A propos du Qatar, une mise au point bien utile...

publié le 12 nov. 2012, 05:55 par Jean-Pierre Rissoan   [ mis à jour : 8 janv. 2015, 07:24 ]

    Je publie des extraits de l’entretien que le journal L’Humanité a eu avec Ardavan Amir-Aslani, avocat au barreau de Paris, (notice biographique à la fin des extraits) et publié ce vendredi 9 novembre. Si l’auteur me semble bien pessimisme sur l’évolution des « révolutions arabes », ses propos sur le Qatar et ses manigances en Palestine semblent particulièrement affutés.

    J.-P. R.

 

    On assiste à l’irruption du Qatar sur la scène internationale prenant même le pas sur l'Arabie saoudite. Quelles sont les visées du Qatar?

    Ardavan Amir-Aslani : Le Qatar a obtenu son indépendance en 1971. Mais c'est un pays riche parce qu'il est assis sur un méga-gisement gazier qui ne lui appartient pas en totalité. 50 % appartiennent à l’Iran qui, du fait des embargos, n'arrive pas à l'exploiter. Dans la péninsule Arabique, vous avez deux pays (Qatar et Arabie saoudite) qui appartiennent à la tradition islamique la plus radicale : celle des wahhabites. Les autres pays du Golfe appartiennent à d'autres écoles sunnites de droit, plus modérées. Ces deux pays défendent une vision de l'islam qui est la plus orthodoxe, la plus radicale possible. Le Qatar considère qu'il doit faire face à deux dangers : l'Iran chiite qui défend une thèse religieuse hostile à celle défendue par l'islam fondamentaliste salafiste qatari ; l'Arabie saoudite qui en veut au Qatar parce qu'elle perd son monopole de l'islam fondamentaliste et sa légitimité. D'ailleurs, la plus grande hase aérienne américaine au Moyen-Orient se situe au Qatar et ne vise pas à protéger ce pays d'une invasion iranienne mais d'une irruption militaire saoudienne ! Le Qatar est dépourvu de toute forme de démocratie et défend des valeurs contraires aux valeurs laïques et séculières mais essaie de propager sa vision dans le monde. Il y a deux semaines, l'émir du Qatar a rendu visite au Hamas dans la bande de Gaza, en déclinant l'invitation de Mahmoud Abbas, président de l'Autorité palestinienne, de se rendre à Ramallah, consacrant de fait la souveraineté de Gaza dirigé par les Frères musulmans.

 

    Les représentants de l'Islam politique sont-ils devenus des interlocuteurs valables, voire privilégiés des Occidentaux? La visite de l'émir du Qatar à Gaza ne s'inscrit-elle pas dans cette optique ?

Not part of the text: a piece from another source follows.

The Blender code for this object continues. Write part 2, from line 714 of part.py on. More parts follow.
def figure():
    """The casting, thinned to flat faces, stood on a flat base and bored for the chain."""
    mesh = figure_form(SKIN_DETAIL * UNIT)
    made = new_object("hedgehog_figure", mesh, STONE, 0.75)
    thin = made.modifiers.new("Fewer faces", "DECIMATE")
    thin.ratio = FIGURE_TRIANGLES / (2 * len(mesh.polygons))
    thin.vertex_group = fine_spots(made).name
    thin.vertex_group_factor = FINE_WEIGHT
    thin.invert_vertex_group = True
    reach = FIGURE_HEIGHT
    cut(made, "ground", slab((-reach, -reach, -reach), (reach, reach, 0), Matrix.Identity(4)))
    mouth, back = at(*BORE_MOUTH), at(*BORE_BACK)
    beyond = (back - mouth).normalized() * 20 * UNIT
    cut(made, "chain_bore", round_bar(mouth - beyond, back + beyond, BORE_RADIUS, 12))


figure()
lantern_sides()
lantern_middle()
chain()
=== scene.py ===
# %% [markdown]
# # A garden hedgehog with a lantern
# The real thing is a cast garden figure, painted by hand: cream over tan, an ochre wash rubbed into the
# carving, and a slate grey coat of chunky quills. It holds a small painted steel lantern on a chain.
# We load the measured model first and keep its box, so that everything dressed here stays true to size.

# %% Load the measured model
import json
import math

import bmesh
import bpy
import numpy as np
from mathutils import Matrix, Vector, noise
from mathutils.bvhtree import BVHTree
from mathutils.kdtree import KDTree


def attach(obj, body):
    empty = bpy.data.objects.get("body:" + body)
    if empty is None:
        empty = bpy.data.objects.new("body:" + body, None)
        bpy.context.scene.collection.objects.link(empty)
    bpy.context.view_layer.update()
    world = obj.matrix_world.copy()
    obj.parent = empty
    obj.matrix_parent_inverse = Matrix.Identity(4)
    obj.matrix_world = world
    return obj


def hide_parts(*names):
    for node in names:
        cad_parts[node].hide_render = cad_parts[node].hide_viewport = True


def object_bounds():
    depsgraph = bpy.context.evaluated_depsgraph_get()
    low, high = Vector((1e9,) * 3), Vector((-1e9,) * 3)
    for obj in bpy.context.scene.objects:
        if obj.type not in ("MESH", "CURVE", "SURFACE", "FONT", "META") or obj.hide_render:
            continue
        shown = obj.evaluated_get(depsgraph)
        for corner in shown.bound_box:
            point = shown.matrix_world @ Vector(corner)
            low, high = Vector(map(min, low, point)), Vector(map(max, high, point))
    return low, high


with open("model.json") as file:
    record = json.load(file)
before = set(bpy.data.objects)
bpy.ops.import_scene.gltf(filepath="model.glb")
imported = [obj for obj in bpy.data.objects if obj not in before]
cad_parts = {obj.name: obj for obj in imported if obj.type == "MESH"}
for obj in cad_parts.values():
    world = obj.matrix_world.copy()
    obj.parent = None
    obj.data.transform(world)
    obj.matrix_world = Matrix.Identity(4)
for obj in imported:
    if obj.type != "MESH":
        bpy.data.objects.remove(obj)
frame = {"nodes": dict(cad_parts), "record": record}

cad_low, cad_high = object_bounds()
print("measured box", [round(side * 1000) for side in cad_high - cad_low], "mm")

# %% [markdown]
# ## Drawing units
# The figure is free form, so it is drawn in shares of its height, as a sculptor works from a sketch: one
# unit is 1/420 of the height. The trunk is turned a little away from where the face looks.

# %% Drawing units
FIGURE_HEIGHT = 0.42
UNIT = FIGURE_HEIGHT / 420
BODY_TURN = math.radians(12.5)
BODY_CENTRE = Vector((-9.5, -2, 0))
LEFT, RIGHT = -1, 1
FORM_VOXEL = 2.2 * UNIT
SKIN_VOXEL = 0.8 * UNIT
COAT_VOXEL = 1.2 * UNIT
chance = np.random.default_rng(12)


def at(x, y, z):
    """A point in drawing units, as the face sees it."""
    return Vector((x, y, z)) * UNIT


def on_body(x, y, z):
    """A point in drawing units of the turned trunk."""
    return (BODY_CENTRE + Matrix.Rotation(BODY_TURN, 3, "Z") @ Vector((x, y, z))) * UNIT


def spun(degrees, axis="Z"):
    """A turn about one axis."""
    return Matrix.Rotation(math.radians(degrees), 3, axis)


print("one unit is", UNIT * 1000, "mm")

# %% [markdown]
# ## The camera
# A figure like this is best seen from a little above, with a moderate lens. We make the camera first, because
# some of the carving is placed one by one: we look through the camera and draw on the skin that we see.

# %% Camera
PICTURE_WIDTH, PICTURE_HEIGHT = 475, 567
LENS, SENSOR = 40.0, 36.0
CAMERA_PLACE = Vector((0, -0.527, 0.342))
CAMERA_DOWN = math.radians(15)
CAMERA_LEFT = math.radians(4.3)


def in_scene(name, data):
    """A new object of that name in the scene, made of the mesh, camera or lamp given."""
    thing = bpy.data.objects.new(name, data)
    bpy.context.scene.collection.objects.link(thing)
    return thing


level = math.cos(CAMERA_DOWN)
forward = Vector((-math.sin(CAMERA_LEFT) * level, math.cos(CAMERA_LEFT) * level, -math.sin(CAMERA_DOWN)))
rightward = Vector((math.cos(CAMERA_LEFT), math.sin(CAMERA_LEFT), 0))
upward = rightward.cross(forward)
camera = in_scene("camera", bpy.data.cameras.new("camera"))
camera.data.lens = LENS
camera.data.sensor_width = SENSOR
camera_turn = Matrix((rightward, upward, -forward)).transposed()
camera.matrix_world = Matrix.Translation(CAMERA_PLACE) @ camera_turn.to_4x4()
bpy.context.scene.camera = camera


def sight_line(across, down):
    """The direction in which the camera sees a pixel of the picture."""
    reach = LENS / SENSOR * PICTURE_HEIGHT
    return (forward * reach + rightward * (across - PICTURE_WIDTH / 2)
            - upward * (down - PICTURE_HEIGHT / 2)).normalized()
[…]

    Ardavan Amir-Aslani : La visite de l'émir du Qatar à Gaza n'était pas une visite humanitaire. C'était une visite qui, de facto, acte internationalement la scission du peuple palestinien. D'un côté, les islamistes à Gaza, de l'autre le pouvoir séculier de Mahmoud Abbas, amoindri et affaibli en Cisjordanie. Le monde occidental regarde avec crainte ce qui se passe en ce moment dans le monde arabe. Ce qu'on a appelé les printemps arabes - pour la construction d'un État de droit, pour la démocratie participative...- a été détourné par les islamistes qui étaient les mieux organisés et qui disposaient de sources de financement non négligeables. Les Occidentaux composent maintenant avec ces pouvoirs. Le monde arabe est en train de régresser, pas d'avancer. La tragédie de l’islam est qu'il a eu sa renaissance avant de connaître son Moyen Age. il connaît aujourd'hui son Moyen Age.

 

L’Auteur : Ardavan Amir-Aslani  (notice de l'Humanité)

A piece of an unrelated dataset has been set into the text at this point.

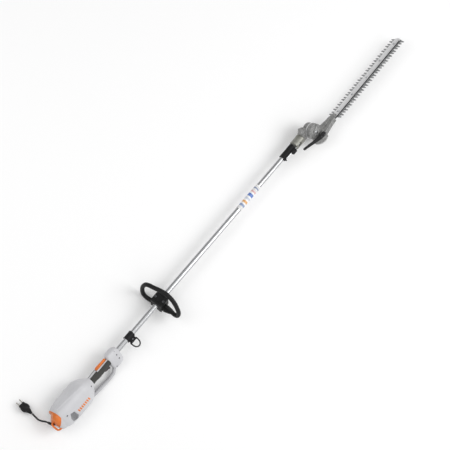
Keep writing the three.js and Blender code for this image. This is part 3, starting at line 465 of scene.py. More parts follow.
class TrimmerSizes(bpy.types.PropertyGroup):
    """Sizes of details, in millimetres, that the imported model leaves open"""

    wall: FloatProperty(name="Housing wall", description="Thickness of the motor housing in millimetres",
                        default=3.0, min=1.5, max=6.0)
    crease: FloatProperty(name="Housing crease", description="Depth of the side panel in millimetres",
                          default=1.7, min=0.0, max=3.0)
    edge: FloatProperty(name="Edge rounding", description="Rounding of moulded edges in millimetres",
                        default=1.2, min=0.2, max=3.0)
    grind: FloatProperty(name="Tooth grind", description="Width of the ground tooth edges in millimetres",
                         default=1.0, min=0.2, max=1.1)
    slits: IntProperty(name="Vent slits", description="Slits in each air grille", default=5, min=2, max=8)
    ribs: IntProperty(name="Loop ribs", description="Ribs on the arm of the loop handle",
                      default=9, min=0, max=14)
    bars: IntProperty(name="Side bars", description="Slanted bars on the side of the housing",
                      default=7, min=0, max=10)
    grooves: IntProperty(name="Sleeve grooves", description="Finger grooves round the lock sleeve",
                         default=8, min=0, max=12)


class TrimmerColours(bpy.types.PropertyGroup):
    """Colours of the finishes"""

    housing: colour_setting("Housing", "Motor housing and handle block", (206, 206, 209))
    # the guard's darker grey is painted shade: the housing's white plastic greyed as if shaded, since the bar
    # lies below the grip
    guard: colour_setting("Guard", "Knuckle guard", (190, 190, 193))
    orange: colour_setting("Orange", "Rear cap, lockout lever and side bars", (229, 122, 50))
    black: colour_setting("Black", "Loop handle, sleeve and clamps", (30, 30, 31))
    grip: colour_setting("Soft grip", "Soft cover of the rear grip", (62, 62, 60))
    trigger: colour_setting("Trigger", "Trigger", (58, 44, 46))
    tube: colour_setting("Tube", "Drawn aluminium tube", (222, 223, 225))
    neck: colour_setting("Neck", "Neck tube casting", (154, 154, 146))
    casting: colour_setting("Casting", "Gear cases and crank case", (160, 160, 159))
    blade: colour_setting("Blade", "Ground cutter blades", (166, 167, 168))
    strip: colour_setting("Guide bar", "Bright strip over the blades", (232, 232, 233))


# ---------- finishes ----------
FINISHES = {}


def scaled(colour, share):
    return tuple(min(1.0, value * share) for value in colour)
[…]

Avocat au barreau de Paris, Ardavan Amir-Aslani  est spécialiste de droit public international, conseil auprès des États en investissements étrangers et finance islamique, expert en réflexion stratégique. Il a été nommé à l'institut des hautes études de défense nationale en juin 2000. Il est président de la chambre de commerce France-Azerbaïdjan et fondateur de l’Association des orientalistes de France. Ce juriste d’origine iranienne est également professeur de géopolitique au sein de L’École des hautes études commerciales (HEC) de Paris, il est l'auteur de plusieurs ouvrages portant sur les relations Internationales. Dernier en date : « la Guerre des dieux; géopolitique de la spiritualité » (Éditions Nouveau Monde, 2011) où il s'interroge sur l'avenir des printemps arabes. Comme on (l’a vu) dans l'entretien ci-dessus, Ardavan Amir-Aslani considère que de nombreux conflits doivent être abordés à l'aune du fait religieux. Il avait auparavant publié « Iran: le retour de la Perse » (Picollec, 2009), où il soutenait l’idée de la nécessité d'un Iran fort, puissance régionale stabilisatrice, pays où, selon lui, paradoxalement, une séparation du religieux et du politique serait en train de s'opérer.